Meanwhile in the land of their origin, tigers would unwittingly outsmart themselves, becoming “too bold, too visible, too deadly … [and the] new leaders of a modern weaponised world would soon decide that living with the predator was no longer an acceptable risk” (131).Forestlands were to be made agriculturally productive to feed soldiers fighting in North Korea and destroying a food chain would not be remiss. First felled were the feral boars and cows that only briefly enjoyed the updated culinary offering from newly sown crops where they had erstwhile grazed. With their usual food source depleted it was observed that “when a tiger cannot find a nice little muntjac, porcupine or pangolin to eat, it turns on anything convenient” for an equally tasty edible. With the buffer removed by humans and the gateway to economic advancement opened, this was unconscionable—the tigers had to go—nothing was to stand in the way of agricultural productivity.
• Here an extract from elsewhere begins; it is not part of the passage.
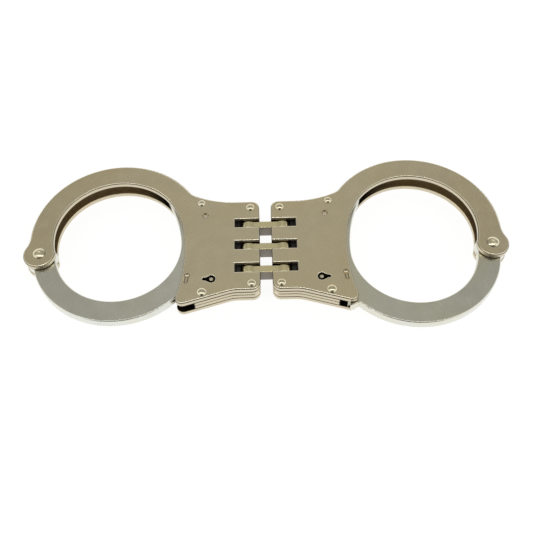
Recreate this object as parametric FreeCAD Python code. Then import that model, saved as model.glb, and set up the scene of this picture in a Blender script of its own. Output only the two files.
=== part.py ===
"""Hinged double-locking handcuffs.

Frame: millimetres, +Z up. The origin is midway between the two hinge pins, on the surface
that the underside rivet heads rest on. +X runs to the right-hand cuff, +Y to the far side.
Every sub-part of a cuff is drawn for the left-hand cuff and mirrored in X for the right one.
"""
import FreeCAD, Part
import math
import os

Vec = FreeCAD.Vector
UP = Vec(0, 0, 1)

# ---- Stack of plates -------------------------------------------------------
PLATE = 2.6                   # thickness of each cheek and each spacer
HEAD_RISE = 1.0               # height of a domed rivet head
Z_BOTTOM = HEAD_RISE          # underside of the bottom cheek
Z_GAP = Z_BOTTOM + PLATE      # floor of the strand gap
Z_MID = Z_GAP + PLATE         # seam between the spacers, and height of the hinge axes
Z_TOP_GAP = Z_MID + PLATE     # roof of the strand gap
Z_TOP = Z_TOP_GAP + PLATE     # upper face of the top cheek
SIDE_PLAY = 0.2               # play above and below each piece that moves in the gap
RUN = 0.05                    # radial clearance of a running pin
SEAT = 0.01                   # radial gap of a pin that is seated for good
OVERLAP = 1.0                 # how far two pieces of one outline are drawn into each other

# ---- Cheek outline ---------------------------------------------------------
PIVOT = Vec(-106.0, -2.4)     # strand pivot
LOBE_R = 7.5
RING_C = Vec(-70.24, 7.71)    # centre of the fixed bow
RING_OUT = 41.1
RING_IN = 30.1
LOBE_BLEND = 12.0             # hollow between pivot lobe and bow
NECK_BLEND = 7.0              # hollow between bow and housing
HOUSING_END = -2.75           # x of the housing's end face
HOUSING_TOP = 24.9
HOUSING_BOTTOM = -24.8
CORNER_R = 3.9
WAIST_X = -14.0               # where the top edge starts to rise
WAIST_R = 48.0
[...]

The establishment of the People’s Republic of China brought with it the deployment of hundreds of hunting parties across the region, led by ordinary citizens ordered to cull the beasts. The move was spearheaded by the military and not agricultural experts, Saeki points out, and reduced the tiger population from 4,000 to a quarter of that figure in a single decade. The skins and parts were then sold for additional economic gain and by 1965 next to no tigers were left; their visits to Hong Kong ceased as well. The last official Hong Kong sighting was the Shing Mun Rambler that same year, while a few suspected but unverified sightings persisted until 1976 (192). Musing on the machinations of modernity and its inability to preserve the past by predicting the future, Saeki writes:
It might be tempting to look back and imagine some visionary taking grip of the situation in China in the 1950s, setting up sanctuaries and preserving the fantastic beasts in pristine, protected forests. All the while peasant farmers could have tapped into their ancestral memories to remember how to live in peace with the awesome mammals, reaching back through millennia of folklore and wisdom.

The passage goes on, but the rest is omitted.